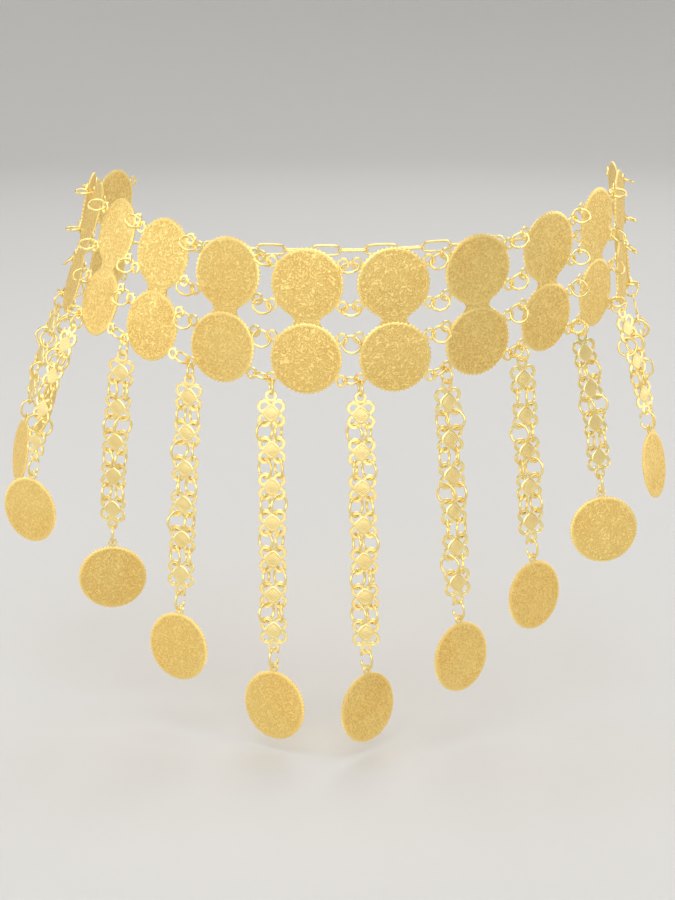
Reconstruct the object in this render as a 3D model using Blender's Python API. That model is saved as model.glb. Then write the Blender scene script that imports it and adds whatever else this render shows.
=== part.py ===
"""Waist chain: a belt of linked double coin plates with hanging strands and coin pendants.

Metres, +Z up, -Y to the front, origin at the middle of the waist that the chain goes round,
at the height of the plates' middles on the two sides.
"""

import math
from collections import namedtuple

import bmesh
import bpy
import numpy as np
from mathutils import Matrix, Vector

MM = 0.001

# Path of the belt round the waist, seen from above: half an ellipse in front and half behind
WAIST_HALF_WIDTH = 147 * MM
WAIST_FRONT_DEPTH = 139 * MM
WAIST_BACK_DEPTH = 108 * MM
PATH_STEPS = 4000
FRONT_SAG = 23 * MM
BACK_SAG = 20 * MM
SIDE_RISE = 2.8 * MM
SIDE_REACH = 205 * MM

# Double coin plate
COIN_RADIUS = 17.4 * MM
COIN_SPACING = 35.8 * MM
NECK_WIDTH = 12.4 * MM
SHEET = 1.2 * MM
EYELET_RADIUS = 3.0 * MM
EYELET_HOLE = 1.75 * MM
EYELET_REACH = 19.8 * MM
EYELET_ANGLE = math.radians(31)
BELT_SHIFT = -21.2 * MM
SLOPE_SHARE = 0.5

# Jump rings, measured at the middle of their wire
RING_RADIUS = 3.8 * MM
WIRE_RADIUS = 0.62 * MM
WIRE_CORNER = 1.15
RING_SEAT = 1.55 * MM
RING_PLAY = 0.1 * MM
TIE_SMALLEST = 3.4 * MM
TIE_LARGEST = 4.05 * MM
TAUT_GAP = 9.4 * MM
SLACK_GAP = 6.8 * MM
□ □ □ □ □
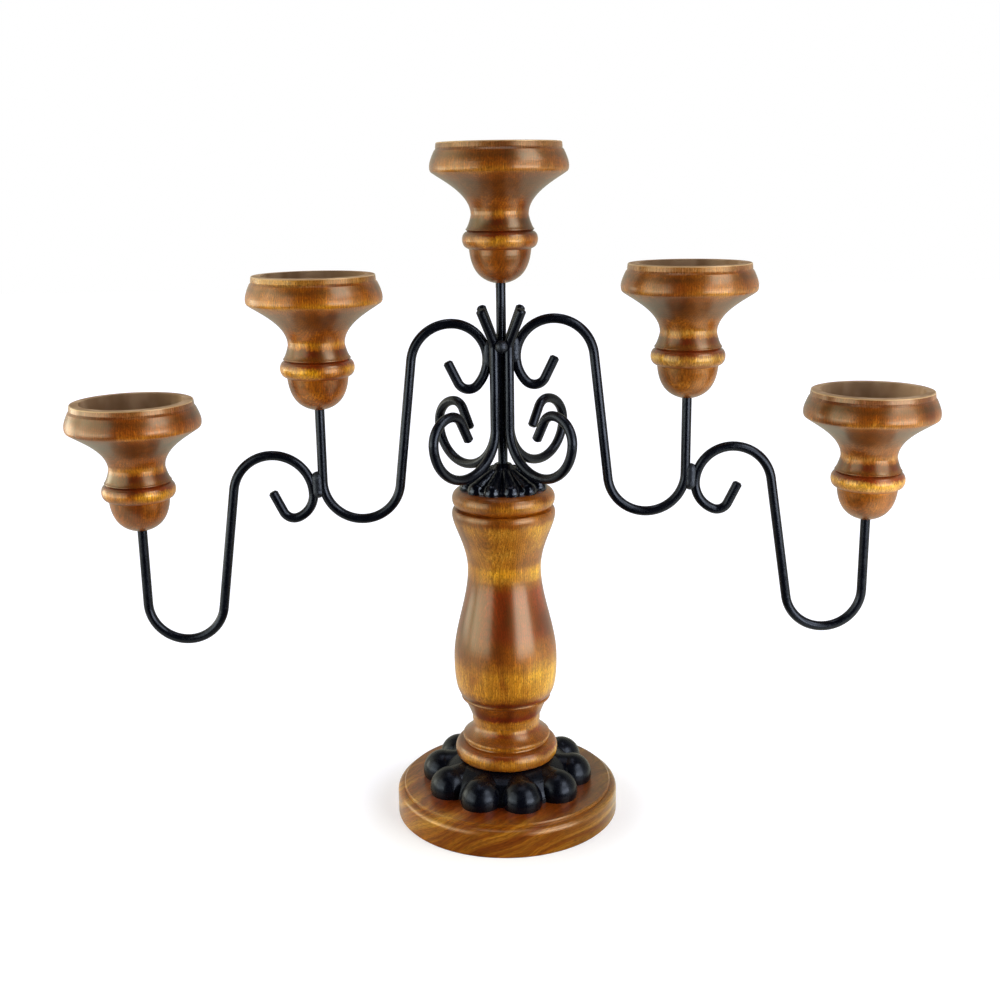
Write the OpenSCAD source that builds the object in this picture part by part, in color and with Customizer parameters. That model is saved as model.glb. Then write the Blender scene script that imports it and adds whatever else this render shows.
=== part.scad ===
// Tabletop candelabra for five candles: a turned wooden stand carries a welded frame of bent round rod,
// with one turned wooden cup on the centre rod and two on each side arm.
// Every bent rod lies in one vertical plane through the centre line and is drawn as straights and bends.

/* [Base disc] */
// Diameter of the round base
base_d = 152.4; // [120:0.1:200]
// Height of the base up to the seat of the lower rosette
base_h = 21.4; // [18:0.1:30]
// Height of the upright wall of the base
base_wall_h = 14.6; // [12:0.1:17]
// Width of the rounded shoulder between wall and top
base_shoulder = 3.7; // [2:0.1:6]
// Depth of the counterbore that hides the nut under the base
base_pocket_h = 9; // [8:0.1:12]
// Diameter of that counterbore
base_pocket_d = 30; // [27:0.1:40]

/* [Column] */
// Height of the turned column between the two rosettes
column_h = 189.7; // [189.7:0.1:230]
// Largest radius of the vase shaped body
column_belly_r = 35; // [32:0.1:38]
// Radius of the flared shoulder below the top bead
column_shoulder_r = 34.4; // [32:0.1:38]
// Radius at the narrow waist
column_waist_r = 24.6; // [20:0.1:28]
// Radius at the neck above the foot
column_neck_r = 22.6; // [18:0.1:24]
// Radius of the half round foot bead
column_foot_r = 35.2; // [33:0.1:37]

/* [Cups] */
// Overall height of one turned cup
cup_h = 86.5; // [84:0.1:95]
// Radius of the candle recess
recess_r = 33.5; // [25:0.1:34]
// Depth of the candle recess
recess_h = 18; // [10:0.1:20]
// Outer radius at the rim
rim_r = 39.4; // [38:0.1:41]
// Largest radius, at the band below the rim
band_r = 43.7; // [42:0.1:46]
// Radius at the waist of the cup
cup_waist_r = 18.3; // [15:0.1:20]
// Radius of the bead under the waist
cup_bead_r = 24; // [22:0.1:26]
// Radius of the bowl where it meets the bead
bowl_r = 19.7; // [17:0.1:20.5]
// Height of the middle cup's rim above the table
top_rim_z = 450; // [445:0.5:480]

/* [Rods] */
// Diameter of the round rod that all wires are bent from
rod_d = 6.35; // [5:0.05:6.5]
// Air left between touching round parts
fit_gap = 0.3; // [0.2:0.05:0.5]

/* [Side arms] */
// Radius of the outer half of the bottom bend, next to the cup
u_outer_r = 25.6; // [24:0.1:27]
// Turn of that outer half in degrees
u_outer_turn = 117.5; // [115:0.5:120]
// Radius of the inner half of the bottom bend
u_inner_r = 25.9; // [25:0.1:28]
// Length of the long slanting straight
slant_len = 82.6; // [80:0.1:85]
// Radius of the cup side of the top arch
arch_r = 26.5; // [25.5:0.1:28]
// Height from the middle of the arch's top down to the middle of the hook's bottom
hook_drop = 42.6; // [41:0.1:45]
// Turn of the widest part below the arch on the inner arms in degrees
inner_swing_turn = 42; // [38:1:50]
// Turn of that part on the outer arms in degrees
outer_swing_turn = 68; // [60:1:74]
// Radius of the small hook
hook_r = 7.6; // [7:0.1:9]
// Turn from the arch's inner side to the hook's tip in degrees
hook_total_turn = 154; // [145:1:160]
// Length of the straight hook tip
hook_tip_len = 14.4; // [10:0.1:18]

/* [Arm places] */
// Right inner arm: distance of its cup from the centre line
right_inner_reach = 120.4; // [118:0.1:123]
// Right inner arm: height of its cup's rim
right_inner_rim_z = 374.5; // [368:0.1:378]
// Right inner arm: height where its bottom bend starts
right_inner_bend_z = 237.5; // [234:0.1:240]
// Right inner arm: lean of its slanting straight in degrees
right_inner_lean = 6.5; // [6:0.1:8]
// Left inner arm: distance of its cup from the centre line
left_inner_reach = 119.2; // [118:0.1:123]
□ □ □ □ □
Task prompt = Take every line that includes the string "else" and copy it.

Result of the task =
Reconstruct the object in this render as a 3D model using Blender's Python API. That model is saved as model.glb. Then write the Blender scene script that imports it and adds whatever else this render shows.
Write the OpenSCAD source that builds the object in this picture part by part, in color and with Customizer parameters. That model is saved as model.glb. Then write the Blender scene script that imports it and adds whatever else this render shows.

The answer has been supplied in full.